Stated goal –
Quote the lines below exactly, from the one that holds "an edge on the pin" through the final line of the records, and only those.

>> begin Available records

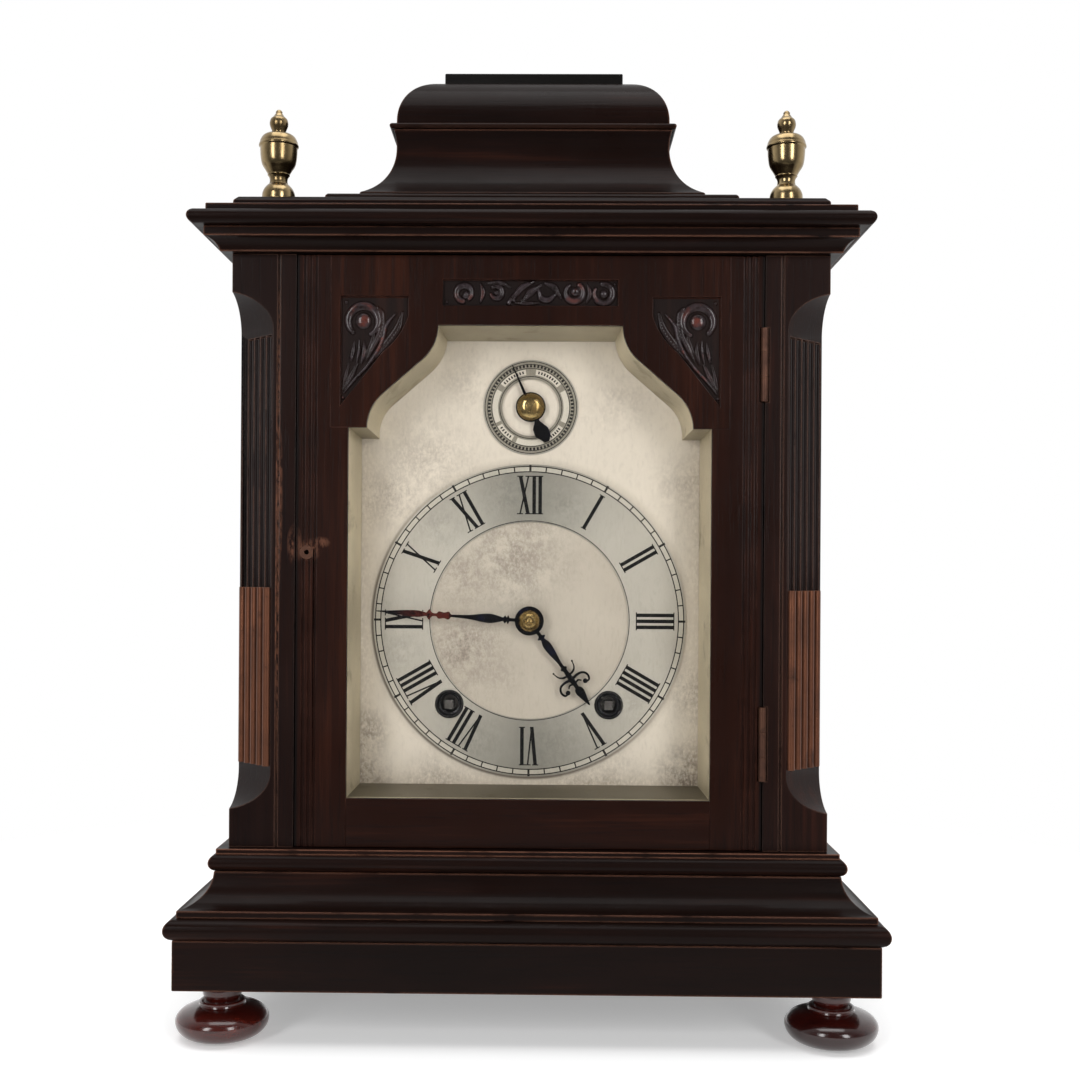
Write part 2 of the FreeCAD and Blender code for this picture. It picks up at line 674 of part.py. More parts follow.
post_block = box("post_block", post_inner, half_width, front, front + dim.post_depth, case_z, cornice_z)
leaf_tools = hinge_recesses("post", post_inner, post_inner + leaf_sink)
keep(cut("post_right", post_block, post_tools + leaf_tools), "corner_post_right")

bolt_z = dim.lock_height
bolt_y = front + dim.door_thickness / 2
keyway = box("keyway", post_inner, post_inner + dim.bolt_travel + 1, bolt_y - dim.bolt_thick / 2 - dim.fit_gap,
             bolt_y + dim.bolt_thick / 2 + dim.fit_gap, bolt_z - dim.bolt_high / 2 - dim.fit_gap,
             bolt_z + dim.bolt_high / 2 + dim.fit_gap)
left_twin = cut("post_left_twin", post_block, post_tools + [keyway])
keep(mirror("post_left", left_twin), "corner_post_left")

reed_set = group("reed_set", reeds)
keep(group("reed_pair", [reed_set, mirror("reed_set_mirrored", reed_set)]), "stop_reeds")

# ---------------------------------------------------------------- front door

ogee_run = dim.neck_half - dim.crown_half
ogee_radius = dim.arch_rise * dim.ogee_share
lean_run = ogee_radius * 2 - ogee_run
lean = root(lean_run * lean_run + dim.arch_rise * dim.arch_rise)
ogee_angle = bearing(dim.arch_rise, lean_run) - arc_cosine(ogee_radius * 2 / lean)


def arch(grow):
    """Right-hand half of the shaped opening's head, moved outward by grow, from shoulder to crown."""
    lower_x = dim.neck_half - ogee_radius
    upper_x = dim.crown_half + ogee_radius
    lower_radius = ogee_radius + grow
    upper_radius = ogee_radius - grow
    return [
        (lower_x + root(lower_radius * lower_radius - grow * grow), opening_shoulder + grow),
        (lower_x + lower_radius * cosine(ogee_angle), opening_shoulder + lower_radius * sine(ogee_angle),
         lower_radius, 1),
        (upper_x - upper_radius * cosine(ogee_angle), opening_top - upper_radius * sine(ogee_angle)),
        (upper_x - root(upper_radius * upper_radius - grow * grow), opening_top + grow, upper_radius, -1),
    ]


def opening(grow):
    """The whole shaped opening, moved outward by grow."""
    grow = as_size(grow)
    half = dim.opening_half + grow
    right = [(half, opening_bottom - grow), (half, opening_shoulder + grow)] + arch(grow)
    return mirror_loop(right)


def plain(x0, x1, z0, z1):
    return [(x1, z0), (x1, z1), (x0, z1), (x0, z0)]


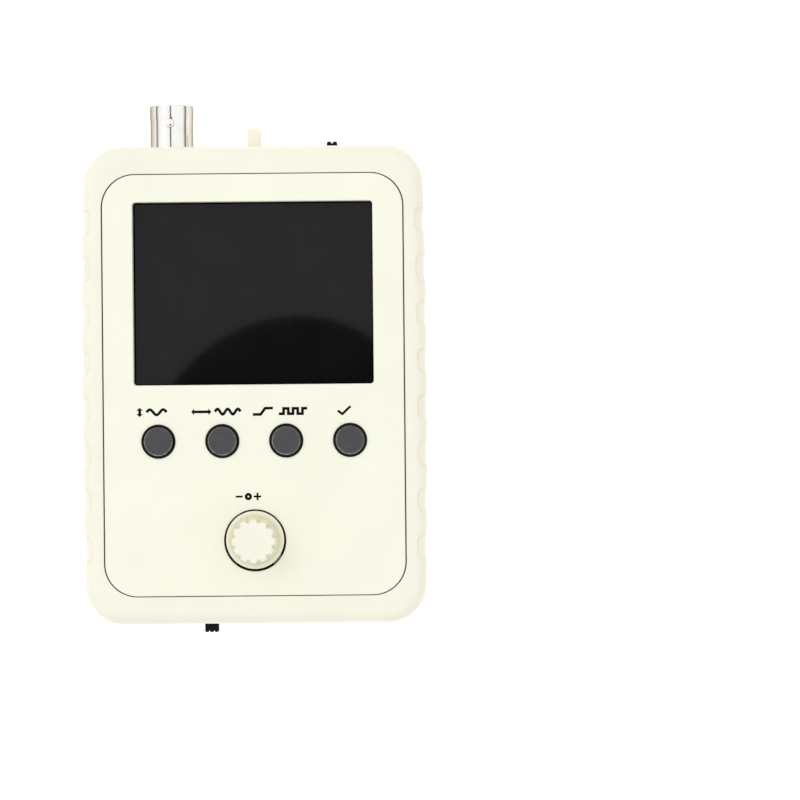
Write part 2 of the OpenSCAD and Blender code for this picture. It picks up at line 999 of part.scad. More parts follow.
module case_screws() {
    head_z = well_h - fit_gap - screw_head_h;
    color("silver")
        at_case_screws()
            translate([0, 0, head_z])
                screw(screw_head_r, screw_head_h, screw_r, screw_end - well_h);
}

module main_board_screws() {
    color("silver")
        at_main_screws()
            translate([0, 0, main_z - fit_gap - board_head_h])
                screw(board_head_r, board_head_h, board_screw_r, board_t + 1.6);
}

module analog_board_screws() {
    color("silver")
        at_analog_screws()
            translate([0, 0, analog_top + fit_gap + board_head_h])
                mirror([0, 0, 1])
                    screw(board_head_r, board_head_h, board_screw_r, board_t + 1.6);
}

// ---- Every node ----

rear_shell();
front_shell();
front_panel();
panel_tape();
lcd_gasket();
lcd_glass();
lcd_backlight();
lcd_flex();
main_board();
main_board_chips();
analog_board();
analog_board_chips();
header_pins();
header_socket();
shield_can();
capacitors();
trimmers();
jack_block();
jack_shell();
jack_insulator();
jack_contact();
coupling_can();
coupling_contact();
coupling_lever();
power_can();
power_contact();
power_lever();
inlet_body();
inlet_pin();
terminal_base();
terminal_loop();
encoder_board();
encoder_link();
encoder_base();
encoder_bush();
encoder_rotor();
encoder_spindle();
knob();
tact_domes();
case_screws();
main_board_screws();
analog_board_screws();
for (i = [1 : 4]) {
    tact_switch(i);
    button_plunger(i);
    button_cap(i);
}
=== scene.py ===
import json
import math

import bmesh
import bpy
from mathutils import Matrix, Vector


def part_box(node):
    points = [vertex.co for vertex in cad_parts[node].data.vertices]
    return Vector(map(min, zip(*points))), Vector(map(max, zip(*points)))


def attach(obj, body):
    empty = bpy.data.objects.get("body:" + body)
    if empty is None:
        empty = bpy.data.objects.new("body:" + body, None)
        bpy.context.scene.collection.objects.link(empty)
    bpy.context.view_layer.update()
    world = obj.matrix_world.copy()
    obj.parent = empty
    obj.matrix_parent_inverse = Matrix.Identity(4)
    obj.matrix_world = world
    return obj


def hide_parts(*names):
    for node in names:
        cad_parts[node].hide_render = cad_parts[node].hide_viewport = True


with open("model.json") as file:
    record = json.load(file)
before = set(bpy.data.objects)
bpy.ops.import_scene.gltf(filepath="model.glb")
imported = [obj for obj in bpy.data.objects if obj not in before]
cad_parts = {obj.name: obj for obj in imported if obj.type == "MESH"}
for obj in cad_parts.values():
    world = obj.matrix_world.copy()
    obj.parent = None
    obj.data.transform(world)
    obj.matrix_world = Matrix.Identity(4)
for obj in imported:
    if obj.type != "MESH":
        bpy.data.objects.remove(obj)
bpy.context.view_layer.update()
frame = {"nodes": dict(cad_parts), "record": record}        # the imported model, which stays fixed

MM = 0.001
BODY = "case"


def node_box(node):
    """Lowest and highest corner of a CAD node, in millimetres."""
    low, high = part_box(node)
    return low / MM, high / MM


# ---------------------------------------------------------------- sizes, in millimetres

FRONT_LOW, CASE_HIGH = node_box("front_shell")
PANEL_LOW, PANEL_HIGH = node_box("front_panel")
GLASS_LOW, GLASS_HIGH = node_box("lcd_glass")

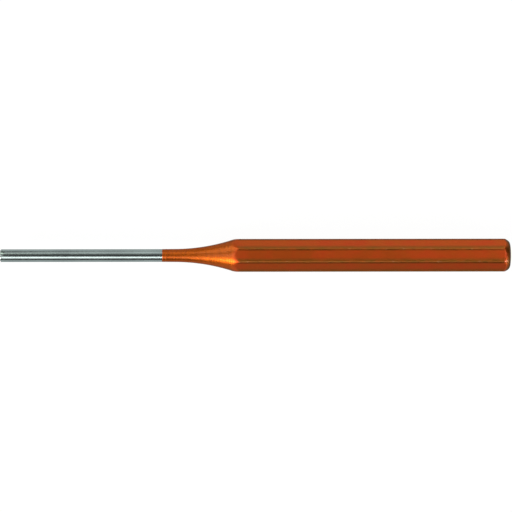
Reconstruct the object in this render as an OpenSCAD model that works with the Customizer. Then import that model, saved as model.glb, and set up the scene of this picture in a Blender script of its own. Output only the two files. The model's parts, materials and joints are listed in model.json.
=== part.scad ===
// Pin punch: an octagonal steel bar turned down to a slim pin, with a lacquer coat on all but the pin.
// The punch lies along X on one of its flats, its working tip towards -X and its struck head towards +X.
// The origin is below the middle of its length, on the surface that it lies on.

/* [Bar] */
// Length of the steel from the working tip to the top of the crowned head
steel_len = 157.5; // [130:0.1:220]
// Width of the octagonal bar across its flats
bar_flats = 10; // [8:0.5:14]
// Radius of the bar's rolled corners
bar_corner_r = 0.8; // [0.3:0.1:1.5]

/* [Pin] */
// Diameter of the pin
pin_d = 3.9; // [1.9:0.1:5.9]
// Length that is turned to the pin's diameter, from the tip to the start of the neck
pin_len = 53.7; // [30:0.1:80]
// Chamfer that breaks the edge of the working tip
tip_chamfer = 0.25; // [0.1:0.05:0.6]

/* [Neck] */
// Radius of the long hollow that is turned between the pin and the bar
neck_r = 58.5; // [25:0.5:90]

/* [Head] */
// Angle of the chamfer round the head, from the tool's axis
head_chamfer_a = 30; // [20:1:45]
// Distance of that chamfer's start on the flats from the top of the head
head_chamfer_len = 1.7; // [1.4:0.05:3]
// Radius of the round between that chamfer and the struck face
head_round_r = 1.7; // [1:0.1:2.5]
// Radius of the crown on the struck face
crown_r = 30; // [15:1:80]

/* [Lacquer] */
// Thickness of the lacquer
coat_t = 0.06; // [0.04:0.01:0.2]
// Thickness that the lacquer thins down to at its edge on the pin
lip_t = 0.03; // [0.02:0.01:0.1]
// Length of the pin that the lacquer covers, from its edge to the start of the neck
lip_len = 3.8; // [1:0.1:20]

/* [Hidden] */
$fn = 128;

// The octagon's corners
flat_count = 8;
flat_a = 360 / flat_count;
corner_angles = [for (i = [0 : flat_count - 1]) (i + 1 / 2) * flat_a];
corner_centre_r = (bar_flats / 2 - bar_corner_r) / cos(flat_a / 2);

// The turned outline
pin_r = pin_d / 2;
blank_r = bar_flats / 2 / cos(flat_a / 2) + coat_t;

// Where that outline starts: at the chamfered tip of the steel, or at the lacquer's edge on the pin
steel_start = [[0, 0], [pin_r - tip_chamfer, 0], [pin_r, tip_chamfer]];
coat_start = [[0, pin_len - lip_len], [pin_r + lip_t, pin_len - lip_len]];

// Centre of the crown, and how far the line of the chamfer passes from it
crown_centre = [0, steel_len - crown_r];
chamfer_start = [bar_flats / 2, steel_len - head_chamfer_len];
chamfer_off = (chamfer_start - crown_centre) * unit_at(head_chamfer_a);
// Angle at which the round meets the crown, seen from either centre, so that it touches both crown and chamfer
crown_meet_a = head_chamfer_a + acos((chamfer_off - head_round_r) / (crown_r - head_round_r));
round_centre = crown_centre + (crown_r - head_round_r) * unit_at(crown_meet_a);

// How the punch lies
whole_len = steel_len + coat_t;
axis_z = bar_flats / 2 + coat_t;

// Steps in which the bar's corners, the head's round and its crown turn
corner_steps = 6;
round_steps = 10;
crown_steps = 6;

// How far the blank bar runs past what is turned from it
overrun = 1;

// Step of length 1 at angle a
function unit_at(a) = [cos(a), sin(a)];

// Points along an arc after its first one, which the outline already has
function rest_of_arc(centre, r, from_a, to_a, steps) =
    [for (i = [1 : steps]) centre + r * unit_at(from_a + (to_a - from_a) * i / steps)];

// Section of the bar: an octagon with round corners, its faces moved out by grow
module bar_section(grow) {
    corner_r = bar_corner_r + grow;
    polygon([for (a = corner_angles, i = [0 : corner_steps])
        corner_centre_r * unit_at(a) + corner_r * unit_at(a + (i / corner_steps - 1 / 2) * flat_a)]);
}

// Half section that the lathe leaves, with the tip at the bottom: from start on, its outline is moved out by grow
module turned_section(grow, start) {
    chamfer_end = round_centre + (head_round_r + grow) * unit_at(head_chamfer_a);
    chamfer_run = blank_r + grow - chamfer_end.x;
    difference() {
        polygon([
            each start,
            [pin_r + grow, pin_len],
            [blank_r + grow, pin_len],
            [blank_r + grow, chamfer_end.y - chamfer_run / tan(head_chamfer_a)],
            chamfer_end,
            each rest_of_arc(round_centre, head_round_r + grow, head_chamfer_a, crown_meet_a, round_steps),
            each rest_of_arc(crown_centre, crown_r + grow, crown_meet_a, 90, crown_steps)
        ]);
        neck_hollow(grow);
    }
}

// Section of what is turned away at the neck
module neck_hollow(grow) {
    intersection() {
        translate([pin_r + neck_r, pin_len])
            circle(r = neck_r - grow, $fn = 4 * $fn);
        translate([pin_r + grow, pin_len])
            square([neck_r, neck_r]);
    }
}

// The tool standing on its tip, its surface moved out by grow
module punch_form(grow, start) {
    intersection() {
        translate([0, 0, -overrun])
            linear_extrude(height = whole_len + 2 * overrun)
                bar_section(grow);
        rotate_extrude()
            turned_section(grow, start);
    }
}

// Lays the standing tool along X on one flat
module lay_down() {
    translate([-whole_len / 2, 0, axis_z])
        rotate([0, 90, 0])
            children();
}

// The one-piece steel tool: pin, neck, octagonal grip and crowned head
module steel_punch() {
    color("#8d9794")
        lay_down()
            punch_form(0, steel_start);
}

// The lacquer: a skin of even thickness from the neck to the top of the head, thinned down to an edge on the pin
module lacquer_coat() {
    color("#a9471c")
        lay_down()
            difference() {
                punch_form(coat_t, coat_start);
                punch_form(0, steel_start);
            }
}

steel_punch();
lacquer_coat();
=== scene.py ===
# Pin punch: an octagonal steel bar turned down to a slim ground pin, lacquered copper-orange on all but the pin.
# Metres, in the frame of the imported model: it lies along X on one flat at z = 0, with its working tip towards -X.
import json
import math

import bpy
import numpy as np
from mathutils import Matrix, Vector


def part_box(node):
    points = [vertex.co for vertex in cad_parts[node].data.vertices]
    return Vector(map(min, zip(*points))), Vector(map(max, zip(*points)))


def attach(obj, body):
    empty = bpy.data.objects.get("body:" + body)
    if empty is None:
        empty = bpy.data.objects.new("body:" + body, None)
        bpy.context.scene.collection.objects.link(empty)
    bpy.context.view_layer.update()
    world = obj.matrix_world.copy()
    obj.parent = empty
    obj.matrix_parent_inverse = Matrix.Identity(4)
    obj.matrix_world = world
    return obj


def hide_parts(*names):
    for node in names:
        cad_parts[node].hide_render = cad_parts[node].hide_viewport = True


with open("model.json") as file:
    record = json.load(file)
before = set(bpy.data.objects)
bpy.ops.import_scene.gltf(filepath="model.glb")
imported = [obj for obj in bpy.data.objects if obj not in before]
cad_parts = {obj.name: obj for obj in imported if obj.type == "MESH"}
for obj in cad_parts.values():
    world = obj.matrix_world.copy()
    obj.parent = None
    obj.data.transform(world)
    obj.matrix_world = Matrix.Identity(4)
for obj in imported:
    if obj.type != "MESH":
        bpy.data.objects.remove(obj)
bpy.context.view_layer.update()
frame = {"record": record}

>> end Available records

Final answer –
// The lacquer: a skin of even thickness from the neck to the top of the head, thinned down to an edge on the pin
module lacquer_coat() {
    color("#a9471c")
        lay_down()
            difference() {
                punch_form(coat_t, coat_start);
                punch_form(0, steel_start);
            }
}

steel_punch();
lacquer_coat();
=== scene.py ===
# Pin punch: an octagonal steel bar turned down to a slim ground pin, lacquered copper-orange on all but the pin.
# Metres, in the frame of the imported model: it lies along X on one flat at z = 0, with its working tip towards -X.
import json
import math

import bpy
import numpy as np
from mathutils import Matrix, Vector


def part_box(node):
    points = [vertex.co for vertex in cad_parts[node].data.vertices]
    return Vector(map(min, zip(*points))), Vector(map(max, zip(*points)))


def attach(obj, body):
    empty = bpy.data.objects.get("body:" + body)
    if empty is None:
        empty = bpy.data.objects.new("body:" + body, None)
        bpy.context.scene.collection.objects.link(empty)
    bpy.context.view_layer.update()
    world = obj.matrix_world.copy()
    obj.parent = empty
    obj.matrix_parent_inverse = Matrix.Identity(4)
    obj.matrix_world = world
    return obj


def hide_parts(*names):
    for node in names:
        cad_parts[node].hide_render = cad_parts[node].hide_viewport = True


with open("model.json") as file:
    record = json.load(file)
before = set(bpy.data.objects)
bpy.ops.import_scene.gltf(filepath="model.glb")
imported = [obj for obj in bpy.data.objects if obj not in before]
cad_parts = {obj.name: obj for obj in imported if obj.type == "MESH"}
for obj in cad_parts.values():
    world = obj.matrix_world.copy()
    obj.parent = None
    obj.data.transform(world)
    obj.matrix_world = Matrix.Identity(4)
for obj in imported:
    if obj.type != "MESH":
        bpy.data.objects.remove(obj)
bpy.context.view_layer.update()
frame = {"record": record}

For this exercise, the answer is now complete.